Sinaloa Cartel leader and ‘El Chapo’ son arrested by FBI after being enticed onto plane to US

EL PASO, Texas — The leader of Mexico’s notorious Sinaloa cartel, along with a son of Joaquin “El Chapo” Guzman, were arrested Thursday by the FBI.

The Justice Department confirmed that Ismael “El Mayo” Zambada and Joaquin Guzman Lopez were arrested in El Paso, Texas. Zambada and “El Chapo” co-founded the cartel. The notorious drug kingpin “El Chapo,” was sentenced to life in a U.S. prison in 2019,

Ismael Zambada Garcia (El Mayo) and Joaquin Guzman Lopez

Zambada, who eluded authorities for decades, was duped into flying into the U.S., where he was arrested alongside a son of Joaquin “El Chapo” Guzman, according to a report by the Associated Press. Ismael “El Mayo” Zambada got on an airplane to the U.S. believing he was going somewhere else.

“The Justice Department has taken into custody two additional alleged leaders of the Sinaloa Cartel, one of the most violent and powerful drug trafficking organizations in the world,” Attorney General Merrick Garland said in a statement.

President Biden on Friday commended law enforcement for making the arrests and “their work to bring Sinaloa Cartel leaders to justice.” Biden went on to say, “Too many of our citizens have lost their lives to the scourge of fentanyl. Too many families have been broken and are suffering because of this destructive drug. My Administration will continue doing everything we can to hold deadly drug traffickers to account and to save American lives.”

Zambada was indicted in Brooklyn in February for fentanyl trafficking among other charges, and both men are facing multiple charges in the U.S. for leading the cartel’s criminal operations, including its deadly fentanyl manufacturing and trafficking networks.

Zambada was arrested after having been a U.S. fugitive for many years. In 2016, the State Department offered a $5 million reward for information leading to his capture, and the DEA’s profile of the kingpin said the reward was up to $15 million.

DEA Administrator Anne Milgram said the arrest of Zambada “strikes at the heart of the cartel that is responsible for the majority of drugs, including fentanyl and methamphetamine, killing Americans from coast to coast.”

The Tijuana-based Sinaloa cartel, which has operated since the 1980s, is one of Mexico’s most powerful and violent criminal organizations. Zambada founded the cartel along with “El Chapo,” who was captured in 2016 and is currently serving a life sentence in a maximum-security prison in the U.S. after being convicted on charges including drug trafficking and money laundering. Zambada took over the cartel after “El Chapo” was arrested. Milgram said Lopez and several of his brothers have also led the cartel since their father’s arrest.

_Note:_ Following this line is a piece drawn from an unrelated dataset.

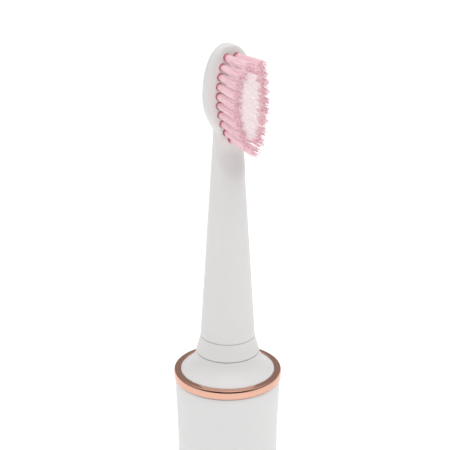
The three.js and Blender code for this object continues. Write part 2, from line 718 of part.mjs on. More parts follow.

Lopez is one of El Chapo’s 12 children, four of whom go by the nickname “Los Chapitos” because they are accused of being heavily involved in Sinaloa’s operations. Lopez was first indicted on federal drug trafficking charges in 2018 and has had multiple charges since then. As reported by Emily’s Hope, in April 2023, the three other Chapitos were among 28 alleged members and associates of Sinaloa accused of orchestrating a transnational fentanyl trafficking operation into the U.S. Officials say they are to blame for the loss of hundreds of thousands of American lives from fentanyl.

The Chapitos and their cartel associates used corkscrews, electrocution, and hot chiles to torture their rivals while some of their victims were “fed dead or alive to tigers,” according to an indictment released by the U.S. Justice Department last year.

Federal officials said that the Chapitos also tested the potency of the fentanyl they allegedly produced on their prisoners.